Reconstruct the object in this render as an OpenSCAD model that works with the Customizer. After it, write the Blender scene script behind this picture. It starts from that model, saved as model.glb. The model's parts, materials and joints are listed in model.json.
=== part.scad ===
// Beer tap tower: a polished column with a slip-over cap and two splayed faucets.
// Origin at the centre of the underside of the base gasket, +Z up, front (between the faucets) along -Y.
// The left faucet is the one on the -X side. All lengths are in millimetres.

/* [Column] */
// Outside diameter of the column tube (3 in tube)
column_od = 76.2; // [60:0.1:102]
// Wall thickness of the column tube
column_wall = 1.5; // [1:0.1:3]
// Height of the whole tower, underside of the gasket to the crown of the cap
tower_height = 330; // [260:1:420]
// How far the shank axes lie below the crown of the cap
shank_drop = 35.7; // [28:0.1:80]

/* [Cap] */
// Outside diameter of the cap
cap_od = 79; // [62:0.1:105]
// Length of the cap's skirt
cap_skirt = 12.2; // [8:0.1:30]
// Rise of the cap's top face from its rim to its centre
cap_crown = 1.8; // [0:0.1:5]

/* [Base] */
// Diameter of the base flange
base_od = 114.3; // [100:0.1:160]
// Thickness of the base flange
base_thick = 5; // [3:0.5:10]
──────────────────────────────
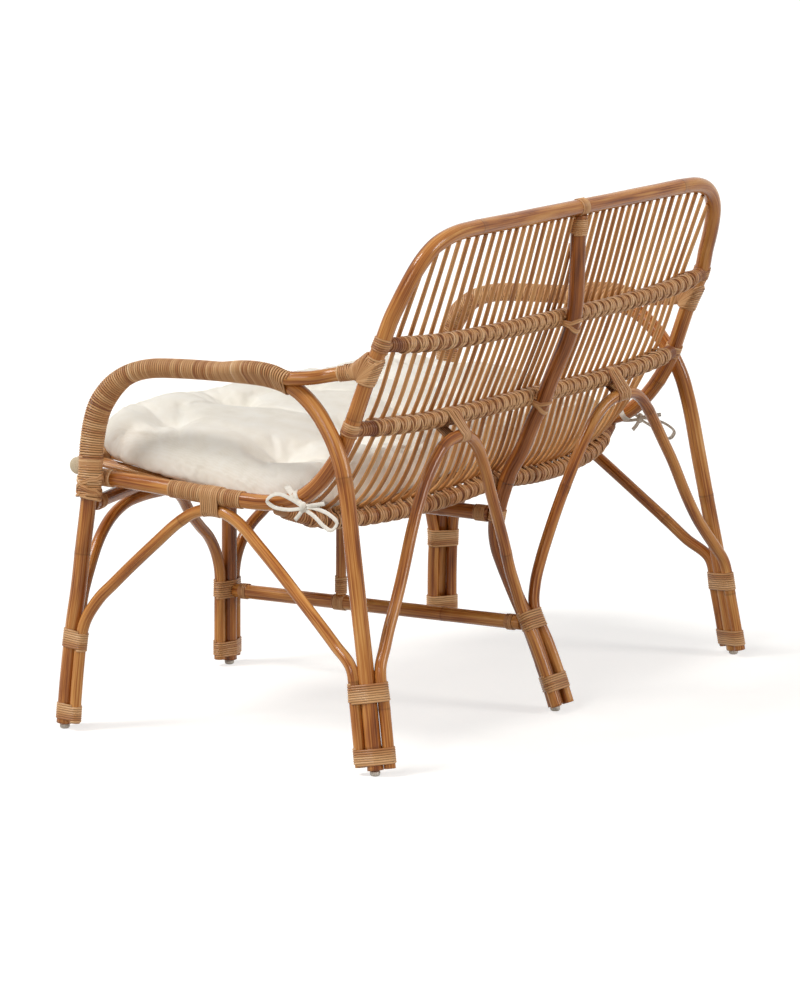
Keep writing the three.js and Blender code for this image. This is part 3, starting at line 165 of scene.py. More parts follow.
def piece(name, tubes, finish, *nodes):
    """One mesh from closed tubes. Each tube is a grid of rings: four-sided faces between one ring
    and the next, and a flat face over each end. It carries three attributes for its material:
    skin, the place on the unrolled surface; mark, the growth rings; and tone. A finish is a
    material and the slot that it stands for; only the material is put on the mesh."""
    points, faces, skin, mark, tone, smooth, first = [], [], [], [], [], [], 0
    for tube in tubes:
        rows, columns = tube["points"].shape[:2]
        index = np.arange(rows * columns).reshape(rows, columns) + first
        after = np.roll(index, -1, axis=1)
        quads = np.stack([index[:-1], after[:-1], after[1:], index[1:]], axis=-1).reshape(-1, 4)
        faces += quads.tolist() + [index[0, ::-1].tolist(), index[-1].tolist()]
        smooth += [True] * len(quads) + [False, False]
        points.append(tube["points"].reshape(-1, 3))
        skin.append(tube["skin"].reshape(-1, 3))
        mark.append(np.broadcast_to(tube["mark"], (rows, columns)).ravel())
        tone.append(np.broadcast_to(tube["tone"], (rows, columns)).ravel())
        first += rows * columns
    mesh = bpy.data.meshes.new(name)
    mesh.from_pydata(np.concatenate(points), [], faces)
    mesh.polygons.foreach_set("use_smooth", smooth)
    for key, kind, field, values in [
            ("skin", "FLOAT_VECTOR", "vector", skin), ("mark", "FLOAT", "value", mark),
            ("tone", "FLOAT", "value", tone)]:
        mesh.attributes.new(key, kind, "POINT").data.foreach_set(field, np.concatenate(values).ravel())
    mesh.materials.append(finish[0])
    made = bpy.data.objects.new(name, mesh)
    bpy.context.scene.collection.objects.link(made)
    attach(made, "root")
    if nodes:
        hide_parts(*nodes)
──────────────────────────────
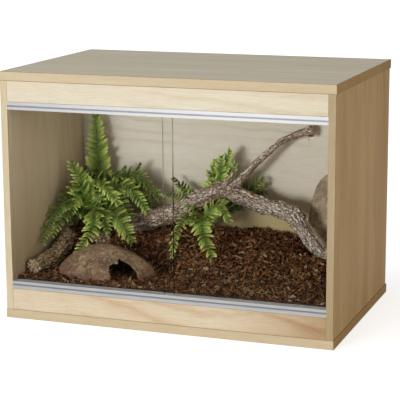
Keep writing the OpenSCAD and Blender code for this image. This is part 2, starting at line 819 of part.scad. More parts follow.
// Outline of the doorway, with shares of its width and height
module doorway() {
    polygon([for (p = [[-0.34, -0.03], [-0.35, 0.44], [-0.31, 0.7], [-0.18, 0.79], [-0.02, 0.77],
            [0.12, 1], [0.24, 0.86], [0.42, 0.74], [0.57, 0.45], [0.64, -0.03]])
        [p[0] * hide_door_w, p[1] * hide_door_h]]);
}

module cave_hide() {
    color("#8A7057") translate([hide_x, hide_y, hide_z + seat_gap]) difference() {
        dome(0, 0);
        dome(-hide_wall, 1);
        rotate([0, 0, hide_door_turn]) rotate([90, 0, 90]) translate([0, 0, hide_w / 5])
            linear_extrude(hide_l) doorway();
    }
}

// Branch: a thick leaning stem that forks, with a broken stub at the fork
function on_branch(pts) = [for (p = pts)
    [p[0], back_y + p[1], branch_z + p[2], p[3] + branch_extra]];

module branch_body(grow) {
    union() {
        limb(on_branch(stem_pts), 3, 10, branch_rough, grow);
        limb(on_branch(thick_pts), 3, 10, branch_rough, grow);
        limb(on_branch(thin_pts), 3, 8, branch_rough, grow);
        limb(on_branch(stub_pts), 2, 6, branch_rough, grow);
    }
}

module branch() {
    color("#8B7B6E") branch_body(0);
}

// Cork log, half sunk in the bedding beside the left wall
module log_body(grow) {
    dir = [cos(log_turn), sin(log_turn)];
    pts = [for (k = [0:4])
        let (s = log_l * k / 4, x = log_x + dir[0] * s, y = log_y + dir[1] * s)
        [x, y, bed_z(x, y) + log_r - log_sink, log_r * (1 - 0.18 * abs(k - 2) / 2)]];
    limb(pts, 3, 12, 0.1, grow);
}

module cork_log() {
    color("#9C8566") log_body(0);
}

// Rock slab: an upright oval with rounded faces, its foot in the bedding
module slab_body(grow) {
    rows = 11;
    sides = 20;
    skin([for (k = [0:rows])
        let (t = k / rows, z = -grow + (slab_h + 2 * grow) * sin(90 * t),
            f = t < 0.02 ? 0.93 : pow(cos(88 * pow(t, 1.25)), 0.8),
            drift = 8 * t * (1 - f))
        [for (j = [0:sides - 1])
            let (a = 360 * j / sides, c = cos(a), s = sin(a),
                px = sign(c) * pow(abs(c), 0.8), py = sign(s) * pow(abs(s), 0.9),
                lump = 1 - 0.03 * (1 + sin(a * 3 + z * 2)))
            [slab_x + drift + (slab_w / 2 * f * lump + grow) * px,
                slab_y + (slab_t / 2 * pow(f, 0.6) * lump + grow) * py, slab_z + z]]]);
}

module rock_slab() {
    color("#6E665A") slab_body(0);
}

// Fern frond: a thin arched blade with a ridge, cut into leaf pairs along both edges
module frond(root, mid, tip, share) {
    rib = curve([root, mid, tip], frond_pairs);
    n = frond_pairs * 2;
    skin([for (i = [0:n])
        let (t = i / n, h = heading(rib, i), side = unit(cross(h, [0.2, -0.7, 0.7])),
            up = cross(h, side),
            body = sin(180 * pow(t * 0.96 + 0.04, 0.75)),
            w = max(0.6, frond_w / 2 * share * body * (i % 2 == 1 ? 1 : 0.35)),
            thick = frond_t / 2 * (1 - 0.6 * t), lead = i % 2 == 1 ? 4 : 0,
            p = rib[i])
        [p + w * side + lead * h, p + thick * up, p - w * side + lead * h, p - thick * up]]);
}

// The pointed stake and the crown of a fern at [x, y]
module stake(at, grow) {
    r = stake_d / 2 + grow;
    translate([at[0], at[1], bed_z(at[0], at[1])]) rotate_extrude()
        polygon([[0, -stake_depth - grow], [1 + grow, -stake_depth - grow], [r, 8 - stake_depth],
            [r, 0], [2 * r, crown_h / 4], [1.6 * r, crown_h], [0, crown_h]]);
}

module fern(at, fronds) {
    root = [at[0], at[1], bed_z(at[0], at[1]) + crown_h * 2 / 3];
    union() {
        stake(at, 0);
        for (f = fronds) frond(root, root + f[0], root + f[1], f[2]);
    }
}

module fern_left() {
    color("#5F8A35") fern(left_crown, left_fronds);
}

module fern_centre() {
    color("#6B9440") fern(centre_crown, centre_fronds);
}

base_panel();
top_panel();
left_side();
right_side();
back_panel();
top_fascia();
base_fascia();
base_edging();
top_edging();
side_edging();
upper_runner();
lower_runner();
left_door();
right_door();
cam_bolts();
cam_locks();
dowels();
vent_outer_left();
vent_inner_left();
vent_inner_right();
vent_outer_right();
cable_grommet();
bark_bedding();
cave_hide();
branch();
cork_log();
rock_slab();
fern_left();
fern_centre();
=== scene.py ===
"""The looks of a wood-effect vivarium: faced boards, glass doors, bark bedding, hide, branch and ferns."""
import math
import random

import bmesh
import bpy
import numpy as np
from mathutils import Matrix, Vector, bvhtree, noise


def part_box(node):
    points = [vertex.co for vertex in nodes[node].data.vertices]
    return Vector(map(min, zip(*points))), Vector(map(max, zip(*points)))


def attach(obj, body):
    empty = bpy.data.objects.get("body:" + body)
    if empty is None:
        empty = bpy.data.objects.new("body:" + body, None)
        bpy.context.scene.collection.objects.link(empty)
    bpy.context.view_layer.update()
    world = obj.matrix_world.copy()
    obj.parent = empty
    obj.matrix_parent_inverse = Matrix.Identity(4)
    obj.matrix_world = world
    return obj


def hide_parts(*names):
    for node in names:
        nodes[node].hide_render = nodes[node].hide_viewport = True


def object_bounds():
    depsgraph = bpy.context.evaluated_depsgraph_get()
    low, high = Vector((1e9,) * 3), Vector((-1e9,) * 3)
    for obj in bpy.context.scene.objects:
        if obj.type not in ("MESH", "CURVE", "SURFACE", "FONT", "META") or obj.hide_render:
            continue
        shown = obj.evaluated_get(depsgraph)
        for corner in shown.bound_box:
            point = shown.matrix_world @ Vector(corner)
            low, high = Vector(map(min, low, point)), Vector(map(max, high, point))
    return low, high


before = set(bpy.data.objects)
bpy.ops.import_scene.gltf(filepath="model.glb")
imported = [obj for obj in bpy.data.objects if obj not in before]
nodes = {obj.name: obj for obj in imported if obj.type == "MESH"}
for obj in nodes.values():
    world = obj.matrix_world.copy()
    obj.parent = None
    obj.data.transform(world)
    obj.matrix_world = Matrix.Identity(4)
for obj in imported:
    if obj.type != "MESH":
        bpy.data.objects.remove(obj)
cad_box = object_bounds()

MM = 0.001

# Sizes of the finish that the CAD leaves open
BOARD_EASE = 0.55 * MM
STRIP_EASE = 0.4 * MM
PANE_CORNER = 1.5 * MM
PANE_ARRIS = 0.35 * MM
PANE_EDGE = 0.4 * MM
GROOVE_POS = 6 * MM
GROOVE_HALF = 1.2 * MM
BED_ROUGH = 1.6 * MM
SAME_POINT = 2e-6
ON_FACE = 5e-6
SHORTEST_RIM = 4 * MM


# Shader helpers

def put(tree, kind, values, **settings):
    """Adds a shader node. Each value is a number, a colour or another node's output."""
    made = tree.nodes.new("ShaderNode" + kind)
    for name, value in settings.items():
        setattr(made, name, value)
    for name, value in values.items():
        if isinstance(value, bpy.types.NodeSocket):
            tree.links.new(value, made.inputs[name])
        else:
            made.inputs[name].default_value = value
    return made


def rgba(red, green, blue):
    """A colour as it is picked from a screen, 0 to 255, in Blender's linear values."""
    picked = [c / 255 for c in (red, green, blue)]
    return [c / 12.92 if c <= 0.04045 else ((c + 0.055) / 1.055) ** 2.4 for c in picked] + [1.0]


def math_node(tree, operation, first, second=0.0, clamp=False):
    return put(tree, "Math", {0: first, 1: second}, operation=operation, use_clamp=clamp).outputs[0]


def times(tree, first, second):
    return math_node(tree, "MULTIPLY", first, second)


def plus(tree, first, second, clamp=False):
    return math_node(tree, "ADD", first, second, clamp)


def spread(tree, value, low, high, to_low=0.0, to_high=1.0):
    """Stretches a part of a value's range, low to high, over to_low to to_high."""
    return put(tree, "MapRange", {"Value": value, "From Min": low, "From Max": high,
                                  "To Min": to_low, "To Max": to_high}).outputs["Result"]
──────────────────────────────
Your task
Only the lines from the one containing "module fern(at, fronds)" through the one containing "low, high = Vector((1e9,)" are to be extracted, exactly as they appear, with both ends included.

Solved exercise
module fern(at, fronds) {
    root = [at[0], at[1], bed_z(at[0], at[1]) + crown_h * 2 / 3];
    union() {
        stake(at, 0);
        for (f = fronds) frond(root, root + f[0], root + f[1], f[2]);
    }
}

module fern_left() {
    color("#5F8A35") fern(left_crown, left_fronds);
}

module fern_centre() {
    color("#6B9440") fern(centre_crown, centre_fronds);
}

base_panel();
top_panel();
left_side();
right_side();
back_panel();
top_fascia();
base_fascia();
base_edging();
top_edging();
side_edging();
upper_runner();
lower_runner();
left_door();
right_door();
cam_bolts();
cam_locks();
dowels();
vent_outer_left();
vent_inner_left();
vent_inner_right();
vent_outer_right();
cable_grommet();
bark_bedding();
cave_hide();
branch();
cork_log();
rock_slab();
fern_left();
fern_centre();
=== scene.py ===
"""The looks of a wood-effect vivarium: faced boards, glass doors, bark bedding, hide, branch and ferns."""
import math
import random

import bmesh
import bpy
import numpy as np
from mathutils import Matrix, Vector, bvhtree, noise


def part_box(node):
    points = [vertex.co for vertex in nodes[node].data.vertices]
    return Vector(map(min, zip(*points))), Vector(map(max, zip(*points)))


def attach(obj, body):
    empty = bpy.data.objects.get("body:" + body)
    if empty is None:
        empty = bpy.data.objects.new("body:" + body, None)
        bpy.context.scene.collection.objects.link(empty)
    bpy.context.view_layer.update()
    world = obj.matrix_world.copy()
    obj.parent = empty
    obj.matrix_parent_inverse = Matrix.Identity(4)
    obj.matrix_world = world
    return obj


def hide_parts(*names):
    for node in names:
        nodes[node].hide_render = nodes[node].hide_viewport = True


def object_bounds():
    depsgraph = bpy.context.evaluated_depsgraph_get()
    low, high = Vector((1e9,) * 3), Vector((-1e9,) * 3)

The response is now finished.